Mercury is below hydrogen in the activity series, so `"Hg"` does not displace hydrogen from nitric acid.

However, the nitrate ion is a strong oxidizing agent.

In acid solution it oxidizes mercury to the mercury(II) ion and becomes reduced to nitrogen monoxide.

The balanced equation is

`"3Hg + 8HNO"_3 → "3Hg"("NO"_3)_2 + "2NO" + 4"H"_2"O"`

You can find the general technique for balancing redox equations in acid solution here.

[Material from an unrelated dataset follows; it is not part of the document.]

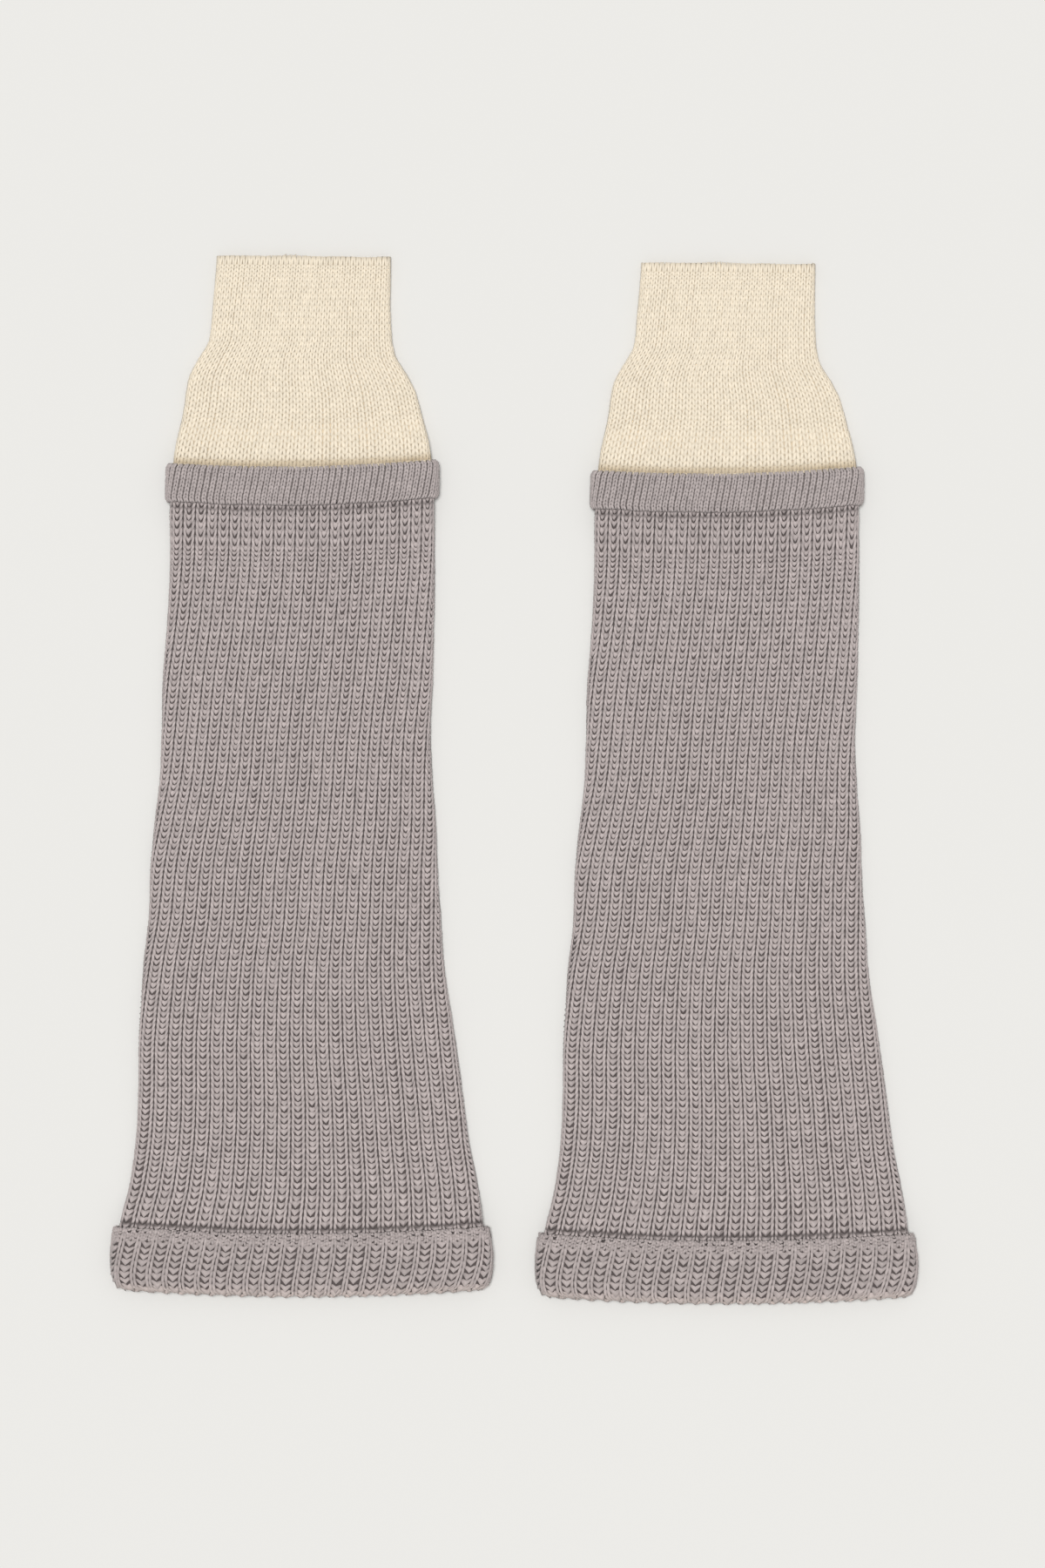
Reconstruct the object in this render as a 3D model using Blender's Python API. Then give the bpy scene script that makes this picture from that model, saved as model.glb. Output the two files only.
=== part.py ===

Step 1: Write the two half-reactions.

`"Hg" → "Hg"^"2+"`
`"NO"_3^"-" → "NO"`

Step 2: Balance all atoms other than `"H"` and `"O"`.

Done.

Step 3: Balance `"O"`.

`"Hg" → "Hg"^"2+"`
`"NO"_3^"-" → "NO" + 2"H"_2"O"`

Step 4: Balance `"H"`.

`"Hg" → "Hg"^"2+"`
`"NO"_3^"-" + "4H"^"+" → "NO" + 2"H"_2"O"`

Step 5: Balance charge.

`"Hg" → "Hg"^"2+" + "2e"^"-"`
`"NO"_3^"-" + "4H"^"+" + "3e"^"-"→ "NO" + 2"H"_2"O"`

Step 6: Equalize electrons transferred.

`3×["Hg" → "Hg"^"2+" + "2e"^"-"]`
`2×["NO"_3^"-" + "4H"^"+" + "3e"^"-"→ "NO" + 2"H"_2"O"]`

Step 7: Add the two half-reactions.

`"3Hg" → "3Hg"^"2+" + "6e"^"-"`
`"2NO"_3^"-" + "8H"^"+" + "6e"^"-"→ "2NO" + "4H"_2"O"`
`stackrel(————————————————————)("3Hg + 2NO"_3^"-" + "8H"^"+" → "3Hg"^"2+" + "2NO" + 4"H"_2"O")`

Step 8. Add the spectator ions

`"3Hg + 2NO"_3^"-" + "8H"^"+" → "3Hg"^"2+" + "2NO" + 4"H"_2"O"`
`color(white)(mm)+ "6NO"_3^"-" color(white)(mmmm)+"6NO"_3^"-"`
`stackrel(————————————————————)("3Hg + 8HNO"_3 → "3Hg"("NO"_3)_2 + "2NO" + 4"H"_2"O")`

∴ The balanced equation is

`"3Hg + 8HNO"_3 → "3Hg"("NO"_3)_2 + "2NO" + 4"H"_2"O"`